Does Anyone Really Know What Makes a Story Good?

Header images via Andrea PiacquadioMike van Schoonderwalt

Obviously, my premise here is that it is harder to pinpoint what really makes a story good than many might think. I believe the extremes of the spectrum are easy to identify. A really great story or a really terrible story probably both have elements that lead to shared conclusions about their quality. But even in those cases, the consensus is likely not universal. So what would happen if I put the terrible story in the hands of an experienced, creative, and talented writer? How much change would they have to affect in their version before we saw it as something good? If we wrote a list of what made the difference, would it be actionable? Likely there would be subtle differences that changed our perceptions of quality that we wouldn’t immediately recognize. Even if we did identify those game-changers, they would still be difficult to quantify or teach. They might not transfer to a different story and have the same effect, and wouldn’t benefit a writer to use all the time.

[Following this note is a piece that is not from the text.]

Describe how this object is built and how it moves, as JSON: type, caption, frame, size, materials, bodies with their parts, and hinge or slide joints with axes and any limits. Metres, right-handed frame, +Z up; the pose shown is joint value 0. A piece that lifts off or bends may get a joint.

The rest of the list would contain generalities on craft that apply broadly across most stories and genres. No doubt, the great writer redeeming the terrible story broke some rules and took some risks to make it work. We are then in the territory of telling newer writers that rules can be broken, but they must first know the rules. That sounds a little like the wisdom criminals might trade around in prison.

Likewise, if we started making alterations to a great story, how many changes would it take to lower the quality enough for people to agree it was worse? Would people not even notice the difference? Could we accidentally make the story better as a result of this experiment?

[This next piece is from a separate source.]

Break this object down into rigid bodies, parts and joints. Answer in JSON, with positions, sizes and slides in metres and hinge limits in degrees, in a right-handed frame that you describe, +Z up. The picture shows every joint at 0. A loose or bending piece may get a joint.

That general list of writing conventions from our evaluation of a great tale versus a terrible one gives us a starting point. These are the things we can teach aspiring writers that they can learn through experience and regular reading. We can explain why characters looking at themselves in the mirror to provide a description for the reader isn’t good writing. We can explain why “it was all a dream” is a bad twist for a story. We can discuss why certain words are stronger than others. Why overuse of adverbs tends to weaken otherwise strong sentences. Poor editing and too many typos can ruin a story for readers. More generally, we can discuss pacing, character development, motivation, word choice, sentence and paragraph variation, and more. After we’re done with all that, we have no guarantee who will go out to write good stories or mediocre ones.


This combination of elements doesn't map out a sure path to creating a good story, but it does point out the territory where good stories are made.

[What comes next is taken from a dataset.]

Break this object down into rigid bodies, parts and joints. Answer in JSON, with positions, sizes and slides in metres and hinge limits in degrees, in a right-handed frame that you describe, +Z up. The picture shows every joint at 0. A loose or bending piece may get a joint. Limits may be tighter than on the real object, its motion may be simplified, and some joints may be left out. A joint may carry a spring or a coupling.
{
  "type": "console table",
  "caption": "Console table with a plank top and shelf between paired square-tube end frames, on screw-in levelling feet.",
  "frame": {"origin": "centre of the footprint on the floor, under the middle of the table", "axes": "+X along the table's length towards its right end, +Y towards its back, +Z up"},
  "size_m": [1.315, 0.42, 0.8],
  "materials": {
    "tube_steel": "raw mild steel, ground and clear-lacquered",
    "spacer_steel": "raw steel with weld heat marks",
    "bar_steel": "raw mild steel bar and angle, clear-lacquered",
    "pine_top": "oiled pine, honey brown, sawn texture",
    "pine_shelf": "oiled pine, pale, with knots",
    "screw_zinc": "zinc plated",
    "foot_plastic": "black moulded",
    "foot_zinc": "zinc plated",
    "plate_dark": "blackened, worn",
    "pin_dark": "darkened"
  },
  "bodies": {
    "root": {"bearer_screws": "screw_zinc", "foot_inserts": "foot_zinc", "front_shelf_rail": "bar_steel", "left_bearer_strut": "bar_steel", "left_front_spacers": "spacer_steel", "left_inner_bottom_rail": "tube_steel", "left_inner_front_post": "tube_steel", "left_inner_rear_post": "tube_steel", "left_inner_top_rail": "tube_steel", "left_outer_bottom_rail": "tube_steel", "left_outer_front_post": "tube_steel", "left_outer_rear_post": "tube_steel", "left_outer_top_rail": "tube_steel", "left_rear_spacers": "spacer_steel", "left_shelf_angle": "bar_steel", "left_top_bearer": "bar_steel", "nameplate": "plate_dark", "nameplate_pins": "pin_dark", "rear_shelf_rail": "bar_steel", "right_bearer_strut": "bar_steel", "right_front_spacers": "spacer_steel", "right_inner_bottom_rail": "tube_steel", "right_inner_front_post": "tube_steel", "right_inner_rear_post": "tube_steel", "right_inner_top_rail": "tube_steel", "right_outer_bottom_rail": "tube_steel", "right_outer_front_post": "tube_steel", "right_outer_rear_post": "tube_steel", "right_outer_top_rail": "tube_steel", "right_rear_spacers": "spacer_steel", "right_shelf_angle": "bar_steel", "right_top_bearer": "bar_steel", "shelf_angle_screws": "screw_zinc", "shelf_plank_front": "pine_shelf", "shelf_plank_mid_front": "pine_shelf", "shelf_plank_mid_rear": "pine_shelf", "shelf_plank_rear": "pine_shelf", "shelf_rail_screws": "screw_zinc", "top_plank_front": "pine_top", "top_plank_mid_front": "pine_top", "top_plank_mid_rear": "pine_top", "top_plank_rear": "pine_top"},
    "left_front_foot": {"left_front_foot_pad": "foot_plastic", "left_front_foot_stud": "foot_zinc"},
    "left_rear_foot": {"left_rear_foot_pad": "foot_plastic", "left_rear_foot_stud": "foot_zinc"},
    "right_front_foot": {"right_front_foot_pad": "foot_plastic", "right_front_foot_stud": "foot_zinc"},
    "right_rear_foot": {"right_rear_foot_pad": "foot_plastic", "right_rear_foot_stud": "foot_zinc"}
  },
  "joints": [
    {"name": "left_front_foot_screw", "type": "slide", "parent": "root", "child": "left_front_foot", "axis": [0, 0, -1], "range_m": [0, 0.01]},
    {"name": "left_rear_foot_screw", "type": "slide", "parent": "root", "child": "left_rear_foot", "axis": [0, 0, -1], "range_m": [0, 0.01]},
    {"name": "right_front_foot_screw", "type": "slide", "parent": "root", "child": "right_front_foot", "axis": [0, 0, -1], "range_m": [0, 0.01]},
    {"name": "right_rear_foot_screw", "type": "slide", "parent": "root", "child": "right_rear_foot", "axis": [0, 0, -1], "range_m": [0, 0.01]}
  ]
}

This is where we get into the weeds a bit. Editors, publishers, and reviewers would like to believe there is a concrete definition of what makes stories work. They are the ones that need to be able to tell the difference. Most readers probably decide whether they like a story, and then search for the reasons why after the fact. But editors disagree with each other sometimes. If you take those same elements and search out other stories, you can find good stories with the same bad qualities or bad stories with the qualities we claim made the first story work. Then, we have to explain why these tales are different. Those distinctions can then be searched for in other tales as well, ad nauseam.

I’m not claiming there are no differences between good and bad stories other than perception. I will say that more and more I’m starting to believe that the difference involves more intangibles than we might have previously thought. I think there are little things in well written stories beyond the tangible conventions that are easy to pinpoint and discuss, that flip the switch for readers, editors, publishers, and reviewers between like and dislike. Those switches completely alter whether a story failed to meet basic standards of quality or a skilled author broke the rules in a way that made the story stand out. If this is true, it’s not terribly helpful and not easy to measure or prove.

Subjective vs Objective Measures

Writing is more art than science, but it is not divorced from specific articulated rules many of us learned in school. Going from basic grammar on up through elements of style and voice, the subjective and objective are forever intertwined in parsing out how to write a good story and being able to recognize whether someone else's story is good.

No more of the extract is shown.